If there was context to bringing such a classification, it could still stand judicial review. But the text of the Amendment and Arun Jaitley’s speech in Parliament in defence of the Bill do not offer much insight. The only connection appears to be the Supreme Court’s ruling in 2005 – holding that the heir of an enemy is not an enemy, and that the government did not have any business to deny transferring the property to the heir. If the legislature brought this amendment with the intention of reversing the judgment of the Supreme Court, then it is beyond the scope of legislative power. The Parliament does not have the power to abuse its lawmaking authority to retrospectively overturn an unfavourable decision.
Incriminating individuals for the acts of the state
Enemies are created by conduct, not by birth. And in international relations, wars and allies are between states – and not individuals.

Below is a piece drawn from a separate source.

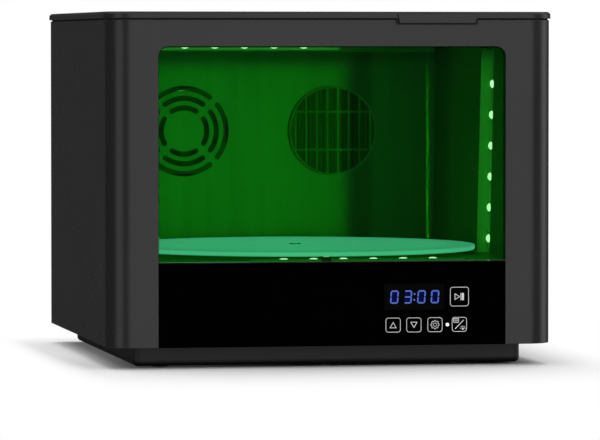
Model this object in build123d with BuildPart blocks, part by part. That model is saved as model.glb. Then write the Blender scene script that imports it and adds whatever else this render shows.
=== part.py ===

By antagonizing some lawful Indian citizens, innocent individuals are forced to bear the brunt of the state’s enmity. The Enemy Act was introduced in the face of a tangible threat to Indian assets by enemies from across the border. This context is absent today. In fact, a Bill to declare Pakistan a terrorist state has also failed, revealing that while India must be wary, it is not constrained to take drastic steps to protect itself.
Principle vs. Pragmatism
While the Amendment claims to be founded on the principle of national security, in hindsight, it is severely damaging to the persons vested with these properties today.
The ₹1 lakh crore windfall that the government is expected to receive from this Amendment must not be at the cost of breaking legal prerequisites. Like the Defence of India Act, the Enemy Property Act should have expired on a predetermined date. This would have prevented the government from introducing this inconsistent Amendment. Even if the Act was not time bound, efforts should have been made to reconcile the provisions of the Amendment with other prevailing law.
In the absence of provisions that reconcile this Amendment with the prevailing liberal principles India was constituted on, it should be scrutinized and struck down by courts.